_Work required_:
Quote only the lines from the line containing "Turn this picture" to the line containing "FIT_GAP = 0.0003", with both of those lines included, please, exactly as written.

_Provided information_:

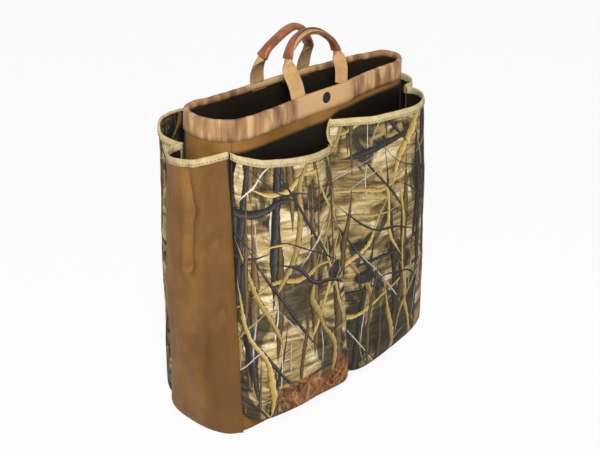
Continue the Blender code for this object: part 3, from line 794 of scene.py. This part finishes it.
pocketCloth = {
    "skin": 0.0012, "edgeRounding": (0.004, 0.0018, 0.0005), "floorShares": (0.97, 0.6, 0.25, 0.06),
    "floorLifts": (0.0, -0.0004, -0.0006, 0.0),
    # soft folds: height, waves round the pocket, their lean, waves up it, and a number that tells them apart
    "folds": ((0.0026, 3.2, 0.0, 3.4, 0), (0.0020, 9.0, 1.5, 5.0, 3), (0.0005, 26.0, 0.0, 24.0, 6)),
}
pocketNodes = {"frontLeft": "front_left_pocket", "frontRight": "front_right_pocket",
               "backLeft": "back_left_pocket", "backRight": "back_right_pocket",
               "leftEnd": "left_end_pocket", "rightEnd": "right_end_pocket"}


def creaseDepths(shape, spread, level):
    # how deep each point of a row lies in the pocket's sharp folds
    depth = np.zeros(len(spread))
    flat = 0.45   # the pocket's length round its rim, as a share of its height
    for deep, wide, line in shape.get("creases", ()):
        nearest = np.full(len(spread), 9.0)
        for (s0, l0), (s1, l1) in zip(line, line[1:]):
            ahead = np.array([(s1 - s0) * flat, l1 - l0])
            share = ((spread - s0) * flat * ahead[0] + (level - l0) * ahead[1]) / ahead.dot(ahead)
            share = np.clip(share, 0, 1)
            away = np.hypot((spread - s0) * flat - share * ahead[0], level - l0 - share * ahead[1])
            nearest = np.minimum(nearest, away)
        valley = np.exp(-(nearest / wide) ** 1.3)
        ridge = np.exp(-((nearest - 2.2 * wide) / wide) ** 2)
        depth += deep * (valley - 0.35 * ridge)
    return depth


def softFold(s, level, seed):
    return sum(height * ruffle(s * waves + level * lean, level * up, seed + own)
               for height, waves, lean, up, own in pocketCloth["folds"])


def pocketRows(name, columns=112, levels=96):
    shape = pocketShapes[name]
    rim = evenly(shape["rim"], columns)
    base = evenly(shape["base"], columns)
    if shape.get("turnedBack"):
        rim, base = rim[::-1], base[::-1]
    spread = np.linspace(0, 1, columns)
    edge = np.clip(np.minimum(spread, 1 - spread) * 9, 0, 1)
    rows = []
    for step in range(levels + 1):
        level = step / levels
        row = base + (rim - base) * level
        bulge = shape["belly"] * math.sin(math.pi * level) * np.sin(np.pi * spread) ** 0.6
        fade = edge * min(1.0, level * 8, (1 - level) * 9 + 0.12)
        folds = np.array([softFold(s, level, shape["seed"] * 4.3) for s in spread])
        folds = folds - creaseDepths(shape, spread, level)
        rows.append(row + planNormals(row, False) * (bulge + folds * fade)[:, None])
    if shape.get("halfTurn"):
        rows = [halfTurned(row) for row in rows]
    return rows


def halfTurned(row):
    return row * np.array([-1, -1, 1])


def pocketFloor(rows):
    # rows that close the pocket from its bottom edge back to the body
    bottom = rows[0]
    chord = bottom[0] + (bottom[-1] - bottom[0]) * np.linspace(0, 1, len(bottom))[:, None]
    under = [bottom + (chord - bottom) * share for share in pocketCloth["floorShares"]]
    for row, lift in zip(under, pocketCloth["floorLifts"]):
        row[:, 2] += lift
    return under


def makePocket(name):
    shape = pocketShapes[name]
    rows = pocketRows(name)
    material = tanNylon if shape["finish"] == "tan" else camos[name]
    formed = [row.copy() for row in rows]
    normals = planNormals(rows[0], False)
    for row, inward in zip(formed, pocketCloth["edgeRounding"]):
        row -= normals * inward
    piece = sheetMesh(name + "Pocket", pocketFloor(formed) + formed, thickness=pocketCloth["skin"])
    slotName = "tan_nylon" if shape["finish"] == "tan" else "reed_camo"
    finishPiece(piece, material, "bag", slotName, pocketNodes[name])
    piece.data.materials.append(camoInside if name == "backLeft" else pocketInside)
    piece.modifiers["thickness"].material_offset = 1
    piece.modifiers["thickness"].material_offset_rim = 0
    return rows


# tape over the pocket rims: outwards and up, in millimetres, round the tape's section
tapeSection = ((1.0, -9.0), (1.3, -6.0), (1.4, -3.0), (1.3, -0.6), (0.9, 0.6), (-0.4, 1.1), (-1.7, 0.6),
               (-2.3, -0.6), (-2.4, -3.0), (-2.3, -6.0), (-2.1, -9.0))
tapeInside = {"backLeft": 0.3}   # how much of the tape's width is turned in, where it isn't all of it


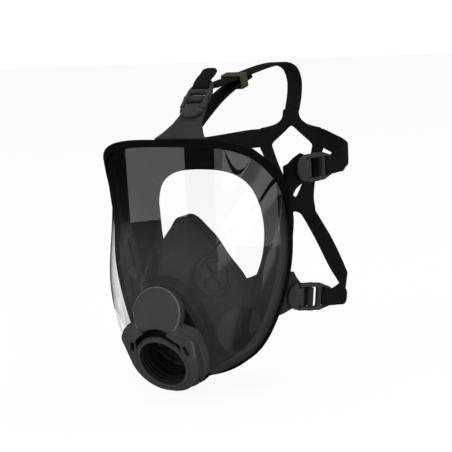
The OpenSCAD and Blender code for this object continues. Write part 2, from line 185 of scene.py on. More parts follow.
def add(tree, kind, inputs=(), **settings):
    node = tree.nodes.new("ShaderNode" + kind)
    for key, value in settings.items():
        setattr(node, key, value)
    for key, value in dict(inputs).items():
        put(tree, node.inputs[key], value)
    return node


def calc(tree, operation, *values, **settings):
    inputs = dict(enumerate(values))
    return add(tree, "Math", inputs, operation=operation, **settings).outputs[0]


def dot(tree, first, second):
    return add(tree, "VectorMath", {0: first, 1: second},
               operation="DOT_PRODUCT").outputs["Value"]


def remap(tree, value, source=(0, 1), target=(0, 1), kind="LINEAR"):
    inputs = {"Value": value, "From Min": source[0], "From Max": source[1],
              "To Min": target[0], "To Max": target[1]}
    return add(tree, "MapRange", inputs, interpolation_type=kind).outputs["Result"]


def attribute(tree, name):
    return add(tree, "Attribute", attribute_name=name).outputs["Fac"]


def mix_colours(tree, factor, first, second):
    return add(tree, "Mix", {0: factor, 6: first, 7: second}, data_type="RGBA").outputs[2]


def mix_values(tree, factor, first, second):
    return add(tree, "Mix", {0: factor, 2: first, 3: second}, data_type="FLOAT").outputs[0]


def new_material(name):
    material = bpy.data.materials.new(name)
    material.use_nodes = True
    return material, material.node_tree


def overlay(tree, factor, colour):
    """Mixes a colour over the surface's base colour."""
    base = tree.nodes["Principled BSDF"].inputs["Base Color"]
    put(tree, base, mix_colours(tree, factor, base.links[0].from_socket, (*colour, 1)))


# ------------------------------------------------------------------ materials
ROUGHNESS_SPREAD = 0.12
GRAIN_SCALE, GRAIN_DEPTH = 900.0, 0.0004       # depth in metres


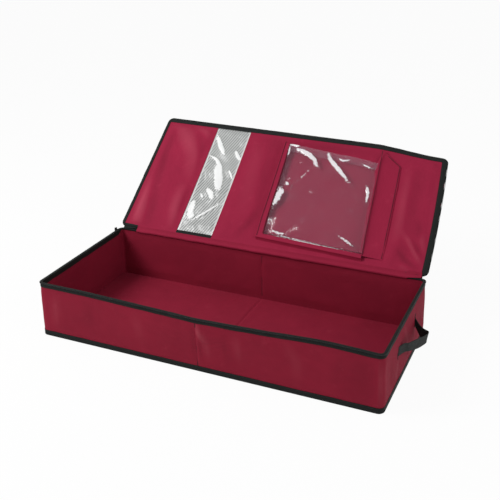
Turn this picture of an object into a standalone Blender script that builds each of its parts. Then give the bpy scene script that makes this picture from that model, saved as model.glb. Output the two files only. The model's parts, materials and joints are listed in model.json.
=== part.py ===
"""Gift wrap organizer: a long, shallow fabric box with boards in its walls and a hinged, zipped lid.

Units are metres, +Z is up and the front faces -Y. The origin is the middle of the underside.
The lid is modelled lying closed around its hinge line and then turned open by its parent empty:
in the lid's own axes the lid runs towards -Y, its cover faces +Z and its lining faces -Z.
"""
import math

import bmesh
import bpy

# Thicknesses of what the box is sewn from
FABRIC = 0.0006
TAPE = 0.0006
VINYL = 0.0005
WALL_BOARD = 0.0025
BASE_BOARD = 0.0025
LID_BOARD = 0.0020
FIT_GAP = 0.0003

# Box, measured on the outer fabric
BOX_WIDTH = 0.880
BOX_DEPTH = 0.375
BOX_HEIGHT = 0.143
CORNER_RADIUS = 0.014
LEAST_RADIUS = 0.001
CORNER_STEPS = 6
CENTRE_SEAM = 0.003

# Walls: fabric, board and lining from outside to inside
WALL = FABRIC + FIT_GAP + WALL_BOARD + FIT_GAP + FABRIC
WALL_FOOT_Z = TAPE + FIT_GAP + FABRIC + FIT_GAP
WALL_TOP_Z = BOX_HEIGHT - TAPE - FIT_GAP

# Floor, and the tape that binds its edge
BOTTOM_BAND = 0.014
FLOOR_STEP = 0.003
BASE_BOARD_Z = FABRIC + FIT_GAP
FLOOR_LINING_Z = BASE_BOARD_Z + BASE_BOARD + FIT_GAP

# Rim tape, which also wraps round the rear corners
RIM_BAND = 0.011
RIM_INNER_BAND = 0.014
CORNER_WRAP = 0.053
WRAP_X = BOX_WIDTH / 2 - CORNER_WRAP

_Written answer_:
Turn this picture of an object into a standalone Blender script that builds each of its parts. Then give the bpy scene script that makes this picture from that model, saved as model.glb. Output the two files only. The model's parts, materials and joints are listed in model.json.
=== part.py ===
"""Gift wrap organizer: a long, shallow fabric box with boards in its walls and a hinged, zipped lid.

Units are metres, +Z is up and the front faces -Y. The origin is the middle of the underside.
The lid is modelled lying closed around its hinge line and then turned open by its parent empty:
in the lid's own axes the lid runs towards -Y, its cover faces +Z and its lining faces -Z.
"""
import math

import bmesh
import bpy

# Thicknesses of what the box is sewn from
FABRIC = 0.0006
TAPE = 0.0006
VINYL = 0.0005
WALL_BOARD = 0.0025
BASE_BOARD = 0.0025
LID_BOARD = 0.0020
FIT_GAP = 0.0003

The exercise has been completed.